Латвийцы и литовцы, пусть даже русскоязычные, выходят на митинги потому, что, как бы они ни относились к своему государству, помнят главное: это государство им обязано, на чем оно и стоит. Пусть они будут уверены, что все равно ничего не добьются, с этим глубинным заблуждением они ничего поделать не могут. Они требуют своего. В Иране, как незадолго до этого в Украине, народ, который ничем не лучше и не хуже нашего, выходит на площадь потому, что полагает: государство в числе прочих обязательств не должно вот так топорно и вызывающе обманывать. Иранцев, по крайней мере. И украинцев, и грузин, и молдаван. Народ выходит на площадь. Неважно, чем это заканчивается – сейчас не о том речь. Важно, почему не выходят наши. Потому что наши знают мудрость, украинцам и грузинам непостижимую.
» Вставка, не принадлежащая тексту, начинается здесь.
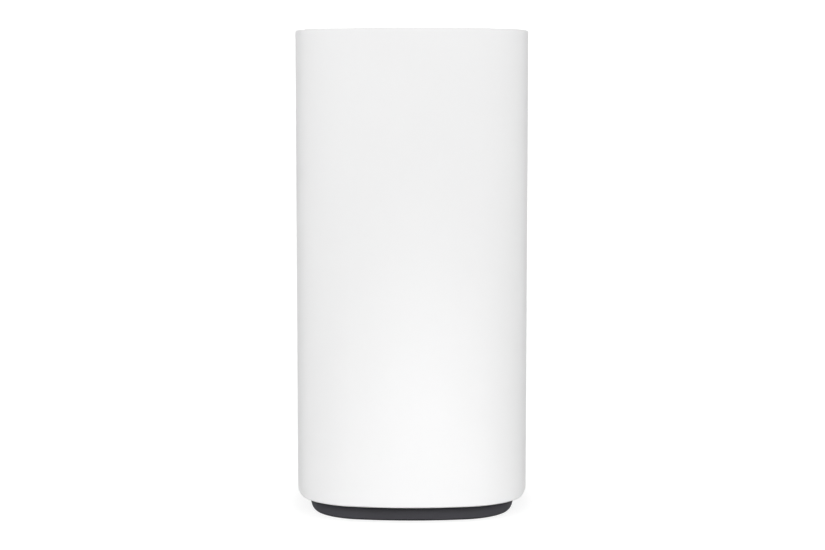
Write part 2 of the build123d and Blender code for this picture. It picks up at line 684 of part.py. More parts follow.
with BuildPart() as io_panel:
    with BuildSketch(rear_plane(PANEL_FACE)):
        with Locations(PANEL_CENTRE):
            Rectangle(PANEL_WIDTH, PANEL_TOP - DECK_TOP)
    extrude(amount=PANEL_THICKNESS)
    with BuildSketch(rear_plane(PANEL_FACE - PANEL_THICKNESS)):
        with Locations(PANEL_CENTRE):
            Rectangle(PANEL_WIDTH, PANEL_TOP - DECK_TOP)
            Rectangle(PANEL_WIDTH - RETURNS, PANEL_TOP - DECK_TOP - RETURNS, mode=Mode.SUBTRACT)
    extrude(amount=PANEL_RETURN - PANEL_THICKNESS)
    with BuildSketch(rear_plane(PANEL_FACE)):
        with Locations(*[(MOUTH_CENTRE, z) for z in JACK_HEIGHTS]):
            Rectangle(MOUTH_TALL, MOUTH_WIDTH)
        with Locations((0, INLET_Z)):
            Circle(INLET_NOSE + INLET_NOSE_GAP)
        with Locations((0, PAIR_Z)):
            Circle(PAIR_RADIUS + PAIR_GAP)
    extrude(amount=PANEL_THICKNESS, mode=Mode.SUBTRACT)
    outer_face = io_panel.faces().filter_by(Axis.Y).sort_by(Axis.Y)[-1]
    chamfer(outer_face.inner_wires().edges(), MOUTH_CHAMFER)
    with BuildSketch(rear_plane(PANEL_FACE)):
        with Locations((0, ROCKER_Z)):
            Rectangle(2 * (HOUSING_HALF_WIDTH + HOUSING_GAP), 2 * (HOUSING_HALF_HEIGHT + HOUSING_GAP))
    extrude(amount=PANEL_THICKNESS, mode=Mode.SUBTRACT)
save(io_panel, "io_panel")

# ---------------------------------------------------------------- network jacks
SHIELD_GAP = 0.15
JACK_CENTRE = BOARD_FACE + JACK_TALL / 2
PLUG_CENTRE = PLUG_LOW + PLUG_TALL / 2
LATCH_CENTRE = PLUG_LOW + PLUG_TALL + LATCH_TALL / 2


def plug_mouth(height, gap=0.0):
    """The stepped outline of a modular plug and its latch, turned on its side."""
    with BuildSketch(mode=Mode.PRIVATE) as mouth:
        with Locations((PLUG_CENTRE, height)):
            Rectangle(PLUG_TALL + 2 * gap, PLUG_WIDTH + 2 * gap)
        with Locations((LATCH_CENTRE, height)):
            Rectangle(LATCH_TALL + 2 * gap, LATCH_WIDTH + 2 * gap)
    return mouth.sketch


for number, jack_z in enumerate(JACK_HEIGHTS, start=1):
    with BuildPart() as jack_shield:
        with BuildSketch(rear_plane(JACK_FRONT)):
            with Locations((JACK_CENTRE, jack_z)):
                Rectangle(JACK_TALL, JACK_WIDTH)
        extrude(amount=JACK_DEPTH)
        with BuildSketch(rear_plane(JACK_FRONT - SHEET)):
            with Locations((JACK_CENTRE - SHEET / 2, jack_z)):
                Rectangle(JACK_TALL - SHEET, JACK_WIDTH - 2 * SHEET)
        extrude(amount=JACK_DEPTH - 2 * SHEET, mode=Mode.SUBTRACT)
        with BuildSketch(rear_plane(JACK_FRONT)):
            add(plug_mouth(jack_z, SHIELD_GAP))
        extrude(amount=SHEET, mode=Mode.SUBTRACT)
    save(jack_shield, f"jack_shield_{number}")

    with BuildPart() as jack_housing:
        with BuildSketch(rear_plane(JACK_FRONT - SHEET)):
            with Locations((JACK_CENTRE - SHEET / 2, jack_z)):
                Rectangle(JACK_TALL - SHEET, JACK_WIDTH - 2 * SHEET)
        extrude(amount=JACK_DEPTH - 2 * SHEET)
        with BuildSketch(rear_plane(JACK_FRONT - SHEET)):
            add(plug_mouth(jack_z))
        extrude(amount=PLUG_DEPTH, mode=Mode.SUBTRACT)
    save(jack_housing, f"jack_housing_{number}")

    # Each contact is a flat wire that runs in along the mouth's side and then slopes into the plug's path
    with BuildPart() as jack_contacts:
        first_wire = jack_z - WIRE_PITCH * (WIRE_COUNT - 1) / 2 - WIRE_WIDTH / 2
        for wire in range(WIRE_COUNT):
            with BuildSketch(level(first_wire + wire * WIRE_PITCH)):
                with BuildLine():
                    Polyline(
                        (PLUG_LOW, WIRE_FRONT),
                        (PLUG_LOW, WIRE_BEND),
                        (PLUG_LOW + WIRE_SPRING, WIRE_TIP),
                        (PLUG_LOW + WIRE_SPRING + WIRE_THICKNESS, WIRE_TIP),
                        (PLUG_LOW + WIRE_THICKNESS, WIRE_BEND),
                        (PLUG_LOW + WIRE_THICKNESS, WIRE_FRONT),
                        close=True,
                    )
                make_face()
            extrude(amount=WIRE_WIDTH)
    save(jack_contacts, f"jack_contacts_{number}")

# ---------------------------------------------------------------- power inlet
with BuildPart() as inlet_housing:
    with BuildSketch(rear_plane(JACK_FRONT)):
        with Locations(((BOARD_FACE + INLET_WIDTH / 2) / 2, INLET_Z)):
            Rectangle(INLET_WIDTH / 2 - BOARD_FACE, INLET_WIDTH)
    extrude(amount=JACK_FRONT - INLET_BACK)
    with BuildSketch(rear_plane(INLET_FRONT)):
        with Locations((0, INLET_Z)):
            Circle(INLET_NOSE)
    extrude(amount=INLET_FRONT - JACK_FRONT)
    with BuildSketch(rear_plane(INLET_FRONT)):
        with Locations((0, INLET_Z)):
            Circle(INLET_BORE)
    extrude(amount=INLET_BORE_DEPTH, mode=Mode.SUBTRACT)
    with BuildSketch(rear_plane(SPRING_FRONT + SPRING_GAP)):
        with Locations((-INLET_BORE, INLET_Z)):
            Rectangle(SPRING_SLOT_DEPTH, SPRING_SLOT_WIDTH)
    extrude(amount=SPRING_LENGTH + 2 * SPRING_GAP, mode=Mode.SUBTRACT)
save(inlet_housing, "inlet_housing")

with BuildPart() as inlet_pin:
    with BuildSketch(rear_plane(INLET_FRONT - INLET_PIN_SUNK)):
        with Locations((0, INLET_Z)):
            Circle(INLET_PIN)
    extrude(amount=INLET_BORE_DEPTH - INLET_PIN_SUNK)
save(inlet_pin, "inlet_pin")

with BuildPart() as inlet_spring:
    with BuildSketch(rear_plane(SPRING_FRONT)):
        with Locations((SPRING_X, INLET_Z)):
            Rectangle(SPRING_THICKNESS, SPRING_WIDTH)
    extrude(amount=SPRING_LENGTH)
save(inlet_spring, "inlet_spring")

# ---------------------------------------------------------------- power rocker
HOUSING_BACK = 27.5
CAVITY_FLOOR = 33.5
BEZEL = 0.8
BEZEL_HALF_WIDTH = 5.8
BEZEL_HALF_HEIGHT = 7.8
BEZEL_CHAMFER = 0.3
PIVOT_END_GAP = 0.1
CAVITY_HALF_WIDTH = ROCKER_HALF_WIDTH + ROCKER_GAP
CAVITY_HALF_HEIGHT = ROCKER_RADIUS + ROCKER_GAP
PIVOT_REACH = ROCKER_HALF_WIDTH + 0.9

with BuildPart() as rocker_housing:
    with BuildSketch(rear_plane(PANEL_FACE + BEZEL)):
        with Locations((0, ROCKER_Z)):
            Rectangle(2 * BEZEL_HALF_WIDTH, 2 * BEZEL_HALF_HEIGHT)
    extrude(amount=BEZEL)
    chamfer(rocker_housing.edges().group_by(Axis.Y)[-1], BEZEL_CHAMFER)
    with BuildSketch(rear_plane(PANEL_FACE)):
        with Locations((0, ROCKER_Z)):
            Rectangle(2 * HOUSING_HALF_WIDTH, 2 * HOUSING_HALF_HEIGHT)
    extrude(amount=PANEL_FACE - HOUSING_BACK)
    with BuildSketch(rear_plane(PANEL_FACE + BEZEL)):
        with Locations((0, ROCKER_Z)):
            Rectangle(2 * CAVITY_HALF_WIDTH, 2 * CAVITY_HALF_HEIGHT)
    extrude(amount=PANEL_FACE + BEZEL - CAVITY_FLOOR, mode=Mode.SUBTRACT)
    with BuildSketch(side_plane(-PIVOT_REACH)):
        with Locations((ROCKER_Y, ROCKER_Z)):
            Circle(PIVOT_RADIUS + PIVOT_GAP)
    extrude(amount=2 * PIVOT_REACH, mode=Mode.SUBTRACT)
save(rocker_housing, "rocker_housing")

ROCKER_PLANE = Plane(
    origin=(-ROCKER_HALF_WIDTH, ROCKER_Y, ROCKER_Z), x_dir=(0, 1, 0), z_dir=(1, 0, 0)
).rotated((ROCKER_TILT, 0, 0))
with BuildPart() as power_rocker:
    with BuildSketch(ROCKER_PLANE):
        Circle(ROCKER_RADIUS)
        with Locations((-ROCKER_BACK - ROCKER_RADIUS, 0)):
            Rectangle(2 * ROCKER_RADIUS, 2 * ROCKER_RADIUS, mode=Mode.SUBTRACT)
        with Locations((ROCKER_DISH_LOW + ROCKER_DISH, 0)):
            Circle(ROCKER_DISH, mode=Mode.SUBTRACT)
    extrude(amount=2 * ROCKER_HALF_WIDTH)
    with BuildSketch(side_plane(PIVOT_END_GAP - PIVOT_REACH)):
        with Locations((ROCKER_Y, ROCKER_Z)):
            Circle(PIVOT_RADIUS)
    extrude(amount=2 * (PIVOT_REACH - PIVOT_END_GAP))
save(power_rocker, "power_rocker")

TERMINAL_Y = 30.0
TERMINAL_PITCH = 5.0
TERMINAL_WIDTH = 2.0
TERMINAL_THICKNESS = 0.6
with BuildPart() as switch_terminals:
    with BuildSketch(side_plane(BOARD_FACE)):
        with Locations((TERMINAL_Y, ROCKER_Z)):
            with GridLocations(0, TERMINAL_PITCH, 1, 2):
                Rectangle(TERMINAL_WIDTH, TERMINAL_THICKNESS)
    extrude(amount=-HOUSING_HALF_WIDTH - BOARD_FACE)
save(switch_terminals, "switch_terminals")

# ---------------------------------------------------------------- pairing button and the two switches
FLANGE_FACE = PANEL_FACE - PANEL_THICKNESS - FLANGE_PLAY
BLADE_FRONT = FLANGE_FACE - FLANGE_THICKNESS
BLADE_TIP = PAIR_SWITCH_FRONT + PLUNGER_REACH + PAIR_PRESS_GAP

with BuildPart() as pairing_button:
    with BuildSketch(rear_plane(PANEL_FACE + PAIR_PROUD)):
        with Locations((0, PAIR_Z)):
            Circle(PAIR_RADIUS)
    extrude(amount=PANEL_FACE + PAIR_PROUD - FLANGE_FACE)
    chamfer(pairing_button.edges().group_by(Axis.Y)[-1], PAIR_CHAMFER)
    with BuildSketch(rear_plane(FLANGE_FACE)):
        with Locations((0, PAIR_Z)):
            RegularPolygon(PAIR_FLANGE, SHANK_SIDES)
    extrude(amount=FLANGE_THICKNESS)
    with BuildSketch(rear_plane(BLADE_FRONT)):
        with Locations((PAIR_BLADE_X, PAIR_Z)):
            Rectangle(PAIR_BLADE_LENGTH, PAIR_BLADE_WIDTH)
    extrude(amount=BLADE_FRONT - BLADE_TIP)
save(pairing_button, "pairing_button")

with BuildPart() as pairing_switch:
    with BuildSketch(rear_plane(PAIR_SWITCH_FRONT)):
        with Locations((BOARD_FACE + SWITCH_TALL / 2, PAIR_Z)):
            Rectangle(SWITCH_TALL, SWITCH_LONG)
    extrude(amount=SWITCH_DEEP)
    with BuildSketch(rear_plane(PAIR_SWITCH_FRONT + PLUNGER_REACH)):
        with Locations((RESET_X, PAIR_Z)):
            RegularPolygon(PLUNGER_RADIUS, HEAD_SIDES)
    extrude(amount=PLUNGER_REACH)
save(pairing_switch, "pairing_switch")

with BuildPart() as reset_switch:
    with BuildSketch(level(RESET_SWITCH_BOTTOM)):
        with Locations((BOARD_FACE + SWITCH_TALL / 2, RESET_Y)):
            Rectangle(SWITCH_TALL, SWITCH_LONG)
    extrude(amount=SWITCH_DEEP)
    with BuildSketch(level(RESET_SWITCH_BOTTOM - PLUNGER_REACH)):
        with Locations((RESET_X, RESET_Y)):
            RegularPolygon(PLUNGER_RADIUS, HEAD_SIDES)
    extrude(amount=PLUNGER_REACH)
save(reset_switch, "reset_switch")
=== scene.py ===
import json
import math
import random

import bmesh
import bpy
from mathutils import Matrix, Vector

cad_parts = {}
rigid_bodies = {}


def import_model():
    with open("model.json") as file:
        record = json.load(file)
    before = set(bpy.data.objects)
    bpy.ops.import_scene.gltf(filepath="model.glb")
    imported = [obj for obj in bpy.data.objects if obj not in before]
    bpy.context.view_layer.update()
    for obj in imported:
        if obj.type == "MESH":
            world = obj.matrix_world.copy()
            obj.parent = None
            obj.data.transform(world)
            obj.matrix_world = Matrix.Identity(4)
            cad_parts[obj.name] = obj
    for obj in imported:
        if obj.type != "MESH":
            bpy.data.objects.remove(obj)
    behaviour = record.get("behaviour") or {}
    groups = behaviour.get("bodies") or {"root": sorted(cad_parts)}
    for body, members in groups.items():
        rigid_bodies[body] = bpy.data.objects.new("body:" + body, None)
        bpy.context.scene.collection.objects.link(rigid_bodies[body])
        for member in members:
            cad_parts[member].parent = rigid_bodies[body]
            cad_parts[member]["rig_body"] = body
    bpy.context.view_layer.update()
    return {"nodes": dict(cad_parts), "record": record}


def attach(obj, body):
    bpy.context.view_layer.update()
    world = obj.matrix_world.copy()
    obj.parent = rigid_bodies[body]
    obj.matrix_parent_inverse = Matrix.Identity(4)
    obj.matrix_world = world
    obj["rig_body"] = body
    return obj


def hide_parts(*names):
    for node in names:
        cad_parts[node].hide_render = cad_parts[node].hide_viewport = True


# Looks of the mesh wifi node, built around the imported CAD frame. Blender's own lengths are in metres;
# every named size below is in millimetres unless it says otherwise.

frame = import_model()

MM = 0.001

# The shell's form
SHELL_WIDTH = 88.0
SHELL_SAGITTA = 9.55
SHELL_CORNER = 25.56
SHELL_WALL = 2.4
SHELL_LOW = 6.1
SHELL_HIGH = 180.0
BOTTOM_ROUND = 0.5
RIM_ROUND = 0.25
LIP_ROUND = 0.4

# The connector opening in the shell's rear
STRIP_WIDTH = 25.0
STRIP_LOW = 14.0
STRIP_HIGH = 130.0
STRIP_CORNER = 3.0
STRIP_DEPTH = 4.5

# Blocks inside the shell: a seat for each catch of the cap, and a post with a web for each screw
CATCH_SEAT = (3.2, 12.0, 2.0)
CATCH_SEAT_PLACE = (41.2, 0.0, 175.0)
SCREW_REACH = 32.53
POST_SIZE = (6.0, 6.0, 18.6)
POST_WEB = (12.0, 2.0, 18.6)
POST_WEB_REACH = SCREW_REACH + 8.5
POST_MIDDLE = 20.7

# The screws' section as (radius, height), from the head up, and their lobed sockets
SCREW_SECTION = ((2.2, 2.35), (2.5, 2.45), (2.6, 2.7), (2.6, 4.3), (1.5, 4.3), (1.5, 22.0), (1.1, 22.4))
SOCKET_RADIUS = 1.15
SOCKET_LOBE = 0.28
SOCKET_LOBES = 6
SOCKET_ENDS = (1.5, 3.4)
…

Наш народ знает, что от государства что-то требовать бессмысленно. Можно попросить – как в Пикалево. С полным пониманием того, что в результате получишь. Но требовать и вовсе бессмысленно.
Наш народ - не патерналист, как молдаване, французы или литовцы, он ничего ни от кого не ждет, ни от президента, ни от премьер-министра, ни от начальника ДЭЗа. Он знает, что они существуют не для этого, и, нравится - не нравится, так устроена жизнь, и, как показывает опыт, это ныне, присно и вовеки веков. А раз так, то и аминь.
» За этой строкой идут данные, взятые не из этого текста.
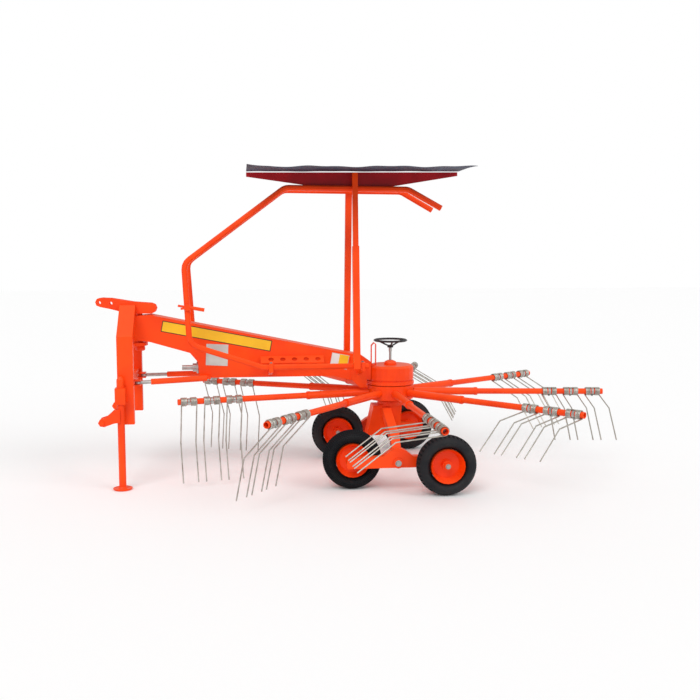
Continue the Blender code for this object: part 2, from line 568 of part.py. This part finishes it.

Наш человек – истинный индивидуалист, потому что крепче любого голландца, американца и лично самого Макса Вебера знал, знает и будет знать: рассчитывать следует только на самого себя. Никому нельзя верить. Государство что-нибудь отберет. Сосед кинет. Сослуживец подсидит. Не зевай, не верь, не проси. И, кстати, не бойся. Страха-то ведь того, который принято называть генетическим, тоже особого нет. Есть все та же мудрость: не надо выделяться из коллектива, в котором каждый точно так рассчитывает только на себя, потому что тот, кто рядом, обворует, кинет, обманет. Это и есть община, которая больше ничем, кроме одной этой общей ценности-убеждения, не спаян.
Но спаян в монолит.
Есть на свете и другие народы, точно так же отчаявшиеся дождаться диктатуры закона. Но иным из них повезло: роль общественного регулятора в отсутствие этого закона играет хотя бы неписаная традиция, которая сама по себе является плодом определенного и настоящего коллективизма. Традиция, впрочем, не мешает и тем, у кого и с законом все в порядке. Это, конечно, не всегда десять заповедей, бывает, но в традиции заложена та оптимальность, которую люди полагают нужной в отношениях между собой. Это может быть традиционным восточным соседством, или, наоборот, культурой privacy. Государство ведь не только у нас не отвлекается на факт существования граждан. Но там, где есть неписаные регуляторы, это можно компенсировать более или менее человеческими отношениями между этими гражданами. А можно, как в обществе настоящих индивидуалистов, наоборот: не заморачиваться вопросом, почему друг к другу нужно относиться лучше, чем к каждому из них относится государство.
И с традиционной левизной российского народа выходит примерно как с коллективизмом. Какая левизна в государстве, в помощь которого никто в глубине души не верит, не говоря о сочувствии?
Либерализм противоречит отнюдь не патриархально-коллективистскому началу, как принято считать. Он оказывается несовместим, наоборот, все с тем же особым индивидуализмом, который основан не на privacy и вере в собственные силы, а исключительно на уверенности, что кругом, куда ни кинь, враги
– и за чиновным окошком, и на дороге, в пробке, и, разумеется, в Тбилиси. Это другая модель отношений, и зачем ее менять, если все равно не получится, а если получится, все равно обманут, как уже бывало? Нет уж, не надо, и если государство на каждом шагу объясняет, что до демократии надо дорасти, что у нас такая традиция – думать сперва о государстве, а потом о себе, то, значит, так тому и быть. И пусть это государство побеждает – везде, в Крыму, в Арктике, а недавно, кстати, Роскосмос даже предостерег наших потенциальных противников от незаконной приватизации Луны.
Правильно, если государство бесполезно, то для чего-то оно все-таки должно быть нужно – пусть оно хотя бы будет сильным и крутым. Каким хочет себя видеть сам гражданин в общении с другими гражданами, и наш патриотизм оказывается продолжением все того же синдрома. Традиции, правда, по этой части опять же нет. Но, как говаривал один экс-посол в Украине, никогда такого не было, и опять то же самое: приходится копировать традицию у тех, кто своему государству хоть за что-то благодарен. Или, по крайней мере, убежден, что вправе с него что-то спросить.